Saturday, June 27, 2015

Le théâtre grec vient d’inventer le vaudeville

L’Euro s’éclipse sur le Pirée. Photo Kohl/Mitterrand


Le théâtre grec vient d’inventer le vaudeville

Ce que certains voudraient appeler un drame, qui inexorablement se déploie vers une fin fatidique, est plutôt un vaudeville avec ses rebondissements attendus et ses interprètes qui deviennent de plus en plus des bouffons stéréotypés : les paresseux, les fourmis qui ne veulent pas partager leur yam, les vertueux, les incorruptibles, les corruptibles, les tricheurs, les intransigeants, les manipulateurs et les inévitables cocus de l’histoire : certains créanciers.

Inattendu dans les rebondissements est l’annonce d’un référendum en Grèce le 5 juillet. Admirez la prouesse, le fait d’arriver à organiser une telle opération d’envergure dans un pays moribond en 8 jours ! Alors que d’autres initiatives politiques échouent l’une après l’autre.

Mais ce référendum n’est autre qu’une demande de confirmation du mandat implicite du gouvernement grec reçu de l’électeur l’année passée : on ne payera plus les dettes, advienne que pourra. Bien-sûr, ce consensus grec s’est un peu érodé, sans doute dû au contact des dirigeants grecs avec la nomenclature européenne à Bruxelles. Trop d’embrassades décentrent les cravates.  Le référendum servira à les recentrer et à fournir l’alibi incontournable pour l’échec des « négociations »  sans fin.

Ce blog a déjà mis le doigt sur la plaie en 2012, quand on assistait à une valse d’hésitation du Président de l’Eurogroupe de l’époque, maintenant Président de la Commission européenne, Jean-Claude Juncker. Le titre absurde de ce blog est toujours d’actualité : Il ne faut pas que la Grèce ne puisse pas ne pas quitter la zone Euro.

A vrai dire, les racines du mal se trouvent dans les fautes commises au cours de la construction européenne, qui trop souvent attelle la charrue devant les bœufs. Car la finalité de la construction européenne n’a jamais été définie. J.C. Juncker en prenant ses fonctions actuelles a déclaré que « nous » ne voulons pas des Etats-Unis d’Europe. Sa camarade de parti, Viviane Reding dit le contraire 2 semaines plus tard. Le référendum grec donnera une partie de réponse.

Il est clair que planifier pour une monnaie commune dans des futurs Etats-Unis d’Europe est sage, car gouverner c’est prévoir. L’introduction prématurée de l’Euro était une faute, née de la vanité de ses promoteurs, avides de se poser un monument. Il est clair que c’était le couple franco-allemand de l’époque, alors qu’au moins le côté français aurait dû avoir des frayeurs quant au futur et notamment au sujet du différentiel chronique dans les performances économiques entre les deux pays. Quelques réflexions élémentaires dans le domaine de l’économie politique produisent facilement les menaces inhérentes à l’Euro pour les économies les plus faibles, comme dans l’exemple du couple franco-allemand justement.  

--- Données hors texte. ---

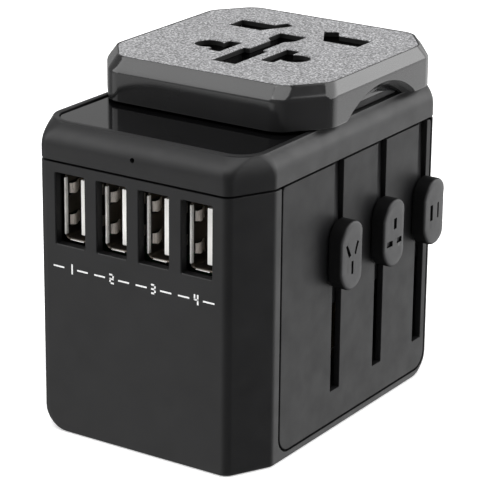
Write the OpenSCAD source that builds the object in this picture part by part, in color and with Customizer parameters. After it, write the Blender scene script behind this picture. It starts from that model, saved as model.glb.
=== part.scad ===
// Universal travel adapter: USB charger base with three pin sliders and a
// lift-off socket head. +Z is up, the USB ports face -Y, the sliders are on +X.
// The origin is the centre of the footprint, on the surface it stands on.

/* [Base] */
// width of the base across the USB face
body_w = 51; // [46:0.5:56]
// depth of the base, front to back
body_d = 72; // [66:0.5:78]
// height of the seam between the two casings
seam_z = 54.3; // [48:0.1:60]
// height of the upper casing's rim
rim_z = 61.1; // [56:0.1:68]
// wall of the casings
wall = 1.9; // [1.5:0.1:3]
// radius of the two large lower corners
corner_r = 4.5; // [3:0.1:6]

/* [Front chamfers] */
// chamfer of the front corners along X
cham_x = 4.6; // [3:0.1:8]
// chamfer of the front corners along Y
cham_y = 8.8; // [4:0.1:12]
// chamfer of the rear corners
cham_r = 5.5; // [3:0.1:9]

/* [USB ports] */
// spacing of the ports
usb_pitch = 9.5; // [9:0.1:11]
// width of a port's pocket
pocket_w = 6.7; // [6.4:0.1:7.4]
// height of a port's pocket
pocket_h = 14; // [13.6:0.1:15]
// height of the pockets' centre
pocket_z = 45.2; // [40:0.1:50]
// depth of the shells behind the front face
usb_recess = 2; // [1:0.1:3]
// outer width of a port's steel shell
shell_w = 5.74; // [5.4:0.02:6]
// outer height of a port's steel shell
shell_h = 13.2; // [12.8:0.1:13.6]

/* [Side panel and slots] */
// thickness of the side panel
panel_t = 1.2; // [1:0.1:2]
// front edge of the side panel
panel_y0 = -25.2; // [-28:0.1:-20]
// rear edge of the side panel
panel_y1 = 29.9; // [26:0.1:32]
// lower edge of the side panel
panel_z0 = 1.5; // [1:0.1:4]
// first slot's centre
slot_y0 = -5.3; // [-10:0.1:0]
// spacing of the slots
slot_pitch = 15.8; // [13:0.1:17]
// width of the slots
slot_w = 3.2; // [2.8:0.1:4]
// lower end of the slots
slot_z0 = 8.3; // [6:0.1:12]

/* [Sliders] */
// how far a slider travels down
travel = 20; // [15:0.5:22]
// height of the knobs' centre with the pins drawn in
knob_z = 36.3; // [32:0.1:40]
// width of a knob
knob_w = 7.8; // [6:0.1:9]
// height of a knob
knob_h = 13.7; // [11:0.1:16]
// how far a knob stands out of the panel
knob_out = 3.5; // [2.5:0.1:5]

/* [Pins] */
// spacing of the Australian blades
aus_gap = 13.7; // [13.5:0.1:14]
// lean of the Australian blades
aus_tilt = 30; // [25:1:35]
// spacing of the British pins
uk_gap = 22.2; // [22:0.1:22.6]
// distance of the British earth pin from the other two
uk_earth = 22.2; // [22:0.1:22.6]
// spacing of the American blades
us_gap = 12.7; // [12.5:0.1:13]
// spacing of the European pins
eu_gap = 19; // [17.5:0.1:19]
// diameter of the European pins
eu_d = 4; // [4:0.1:4.8]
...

En effet l'anémie chronique de l'économie française comparée à celle de l'Allemagne est bien documentée par l'évolution historique du FF, le « Nouveau Franc » de de Gaulle face au DM: le taux de change était de 1,17 FF pour 1 DM en 1960 pour tomber à 3,50 FF pour 1 DM la veille de l'introduction de l'Euro en janvier 1999. Une érosion de 190% environ face au DM en 40 ans ou près de 5% par an! Depuis lors l'ajustement par dévaluations successives est devenu impossible, la France ne pouvant dévaluer son Euro. C'est donc une autre variable dans l'équation de la compétitivité qui a dû céder: c'est le chômage qui augmente. Et la spirale infernale est engagée: perte de revenus, perte d'opportunités, chômage, augmentation des dépenses, emprunts, augmentation des impôts, austérité, la course vers le fond. L’économie la plus faible dans cet univers Euro, la Grèce, est la première à toucher ce fond.

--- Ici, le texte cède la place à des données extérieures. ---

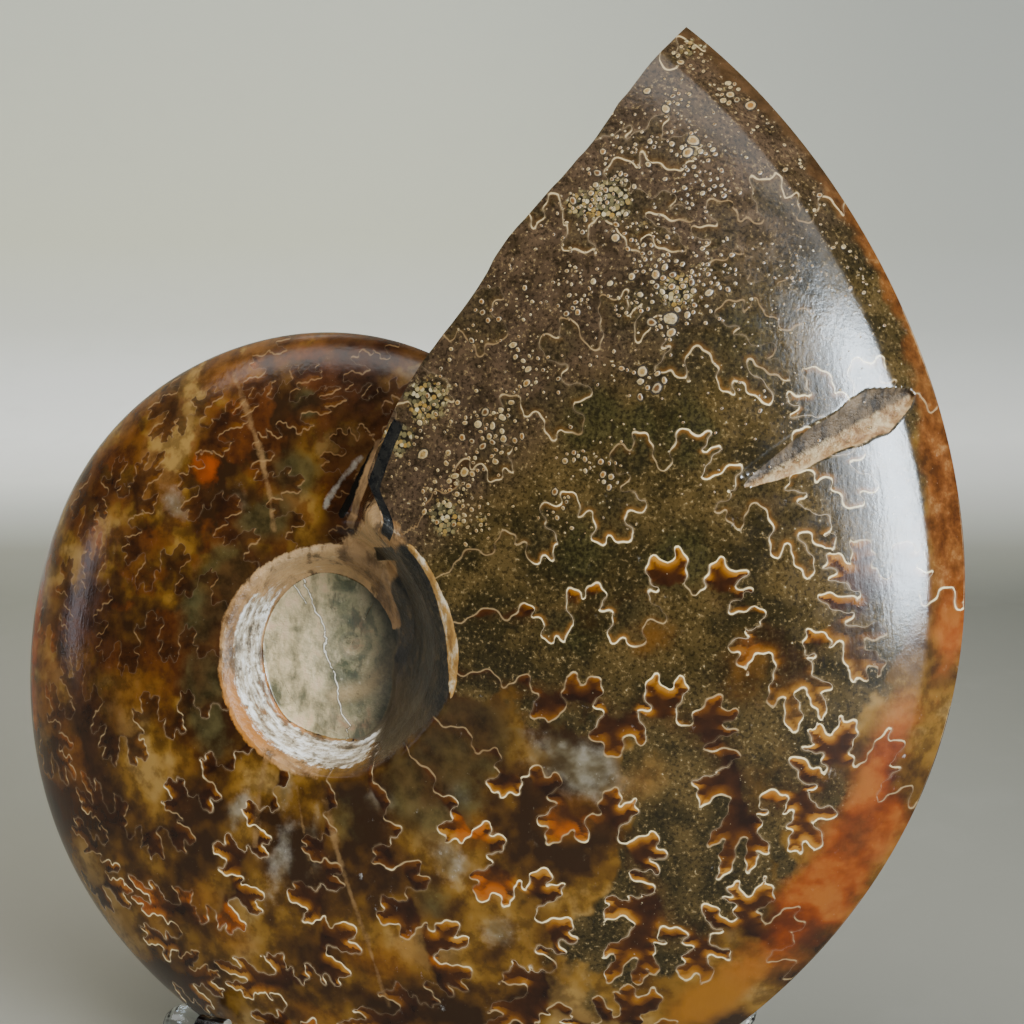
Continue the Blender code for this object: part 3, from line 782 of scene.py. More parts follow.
def flank_points(x, z, lift):
    """Points of the last whorl over places of the sawn plane, raised by lift millimetres."""
    turned = last_turn_of(x, z)
    share = np.hypot(x, z) / radius_at(turned)
    height = outer_height(turned - mouth_bend(turned, share), share, turned)
    return np.stack((x, -height, z), -1) * UNIT - np.array((0, 1 / MM, 0)) * lift[..., None]


def scattered_specks():
    """(x, z, radius in millimetres) of each speck; none lies on a larger one."""
    rows = []
    for across, up, spread, _, count, size in CLUSTERS:
        count = round(count * SPECK_COUNT)
        place = RANDOM.normal(0, spread * SPECK_SPREAD, (count, 2)) + (across, up)
        radius = size * SPECK_SIZE * np.exp(RANDOM.normal(0, .36, count))
        rows.append(np.column_stack((place, radius)))
    rows.append(np.column_stack((RANDOM.uniform(.1, .75, LONE_SPECKS),
                                 RANDOM.uniform(.2, .92, LONE_SPECKS),
                                 .09 * np.exp(RANDOM.normal(0, .35, LONE_SPECKS)))))
    specks = np.concatenate(rows)
    x, z, radius = specks.T
    turned = last_turn_of(x, z)
    share = np.hypot(x, z) / radius_at(turned)
    cut = MOUTH_TURN + cut_swing(np.full(len(x), MOUTH_TURN), share)
    from_cut = (cut - turned) * pi / 180 * share * SHELL_RADIUS * MM
    kept = (from_cut > radius * 1.3 + .5) & (turned > 386) & (radius > .06)
    kept &= (share < .985) & (share > .26)
    placed = []
    order = np.argsort(-radius)
    for index in order[kept[order]]:
        gaps = [np.hypot(x[index] - x[other], z[index] - z[other]) * SHELL_RADIUS * MM
                - radius[index] - radius[other] for other in placed]
        if not gaps or min(gaps) > .03:
            placed.append(index)
    return specks[placed].T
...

En attendant une Union de plus en plus étroite, comme le demande le Traité de Rome, l’ECU (European Currency Unit) d’il y a quinze ans, jouait parfaitement le rôle de monnaie unique provisoire. Elle était en fait une moyenne pondérée des monnaies nationales, et des opérations importantes étaient libellées en ECU. Et l’ECU permettait la dévaluation plus ou moins contrôlée d’une monnaie dans la corbeille.

La morale de l’histoire est que sans définir le but final de la future intégration européenne comme étant la création des Etats-Unis d’ Europe ou de la Confédération Européenne, il faut s’abstenir d’aventures communes qui sont du ressort d’un gouvernement central : ce sont la politique étrangère commune, l’Armée européenne, et hélas, la monnaie commune.

La Grèce et l’Europe paient cher la vanité et l’incompétence de ses dirigeants.